A packed dining room in Coral Gables should feel lively, not exhausting. When music spills into conversation zones, chairs scrape across hard floors, and the bar competes with every table, guests don't stay for dessert or a second drink. The business problem owners feel first isn't "bad ambiance" in theory — it's shorter visits, weaker check averages, and reviews that say the place is too loud to enjoy.
Glass fronts, polished concrete, open ceilings, and long wall runs are common in Miami buildouts, and each one pushes speech clarity in the wrong direction. If every surface is hard, volume becomes the only control people use — so guests and staff both speak louder to compete with the room. The result is predictable: more acoustic fatigue, more friction for staff, and less consistency from one section of the floor to another.

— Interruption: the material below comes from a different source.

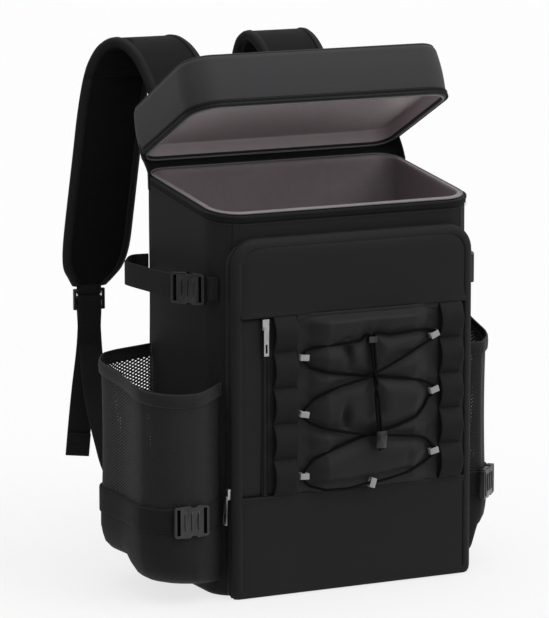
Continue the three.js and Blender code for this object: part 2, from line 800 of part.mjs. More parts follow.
// Columns of a side pocket in plan: from the back anchor round the two lobes to the corner seam,
// each with the point of the tub that it is measured from.
function sidePocketColumns(fill) {
  const lobeX = bodyWidth / 2 + lobeRadius;
  const lobe = (centreY, degrees) => {
    const angle = THREE.MathUtils.degToRad(degrees);
    return new THREE.Vector3(lobeX + lobeRadius * Math.cos(angle), centreY + lobeRadius * Math.sin(angle), 0);
  };
  const dent = new THREE.Vector3(lobeX + lobeRadius * 0.94, (lobeFrontY + lobeBackY) / 2, 0);
  const seat = gap + meshSeat + Math.min(1, 1.3 * (1 - fill)) * meshWall;
  const outline = [
    bodySide(1, sidePocketBack, seat),
    ...lobeBackAngles.map((degrees) => lobe(lobeBackY, degrees)),
    dent,
    ...lobeFrontAngles.map((degrees) => lobe(lobeFrontY, degrees)),
    bodySide(1, sidePocketFront, seat),
  ];
  return outline.map((full, i) => {
    const y = sidePocketBack + (sidePocketFront - sidePocketBack) * i / (outline.length - 1);
    const base = bodySide(1, y, seat);
    return { base, point: base.clone().lerp(full, i % (outline.length - 1) ? fill : 1) };
  });
}

function hemHeightAt(y) {
  const back = lobeBackY + lobeRadius;
  const front = lobeFrontY - lobeRadius;
  const share = THREE.MathUtils.clamp((y - front) / (back - front), 0, 1);
  return sidePocketHemFront + (sidePocketHemBack - sidePocketHemFront) * share;
}

function buildSidePocket(label, side, fill) {
  const columns = sidePocketColumns(fill);
  const level = (out, height) => columns.map(({ base, point }) => {
    const place = base.clone().lerp(point, out);
    place.z = height(place.y);
    return place;
  });
  const wall = (grid, outset, thickness) => slab(
    onSide(side, offsetGrid(grid, outset + thickness)),
    onSide(side, offsetGrid(grid, outset)),
  );
  const foot = footSections.map(({ height, out }) => (
    level(out, () => sidePocketBottom + (footTop - gap / 2 - sidePocketBottom) * height)
  ));
  addPart(`${label}_pocket_foot`, wall(foot, -meshWall, meshWall), fabric);
  const net = [level(1, () => footTop + gap / 2), level(1, hemHeightAt)];
  addPart(`${label}_pocket_mesh`, wall(net, -meshWall, meshWall), mesh);
  const hem = [level(1, (y) => hemHeightAt(y) - hemHeight), level(1, (y) => hemHeightAt(y) + 1)];
  addPart(`${label}_pocket_hem`, wall(hem, gap, hemWall), webbing);
}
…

The goal is to control how sound behaves so each part of the venue can do its job:
When those zones are defined, you stop solving noise with volume swings and start managing the room with intent. That protects the parts of service where money is won or lost: seating comfort, order accuracy, and dwell time.
A busy steakhouse or wine bar near Miracle Mile may fill quickly, but if back-wall tables struggle to hear each other, those guests leave sooner and tip sentiment drops even when the kitchen performs well. That shows up in public feedback as "great food, too loud" — one of the most expensive review patterns, because it pushes away high-intent customers who were already close to booking.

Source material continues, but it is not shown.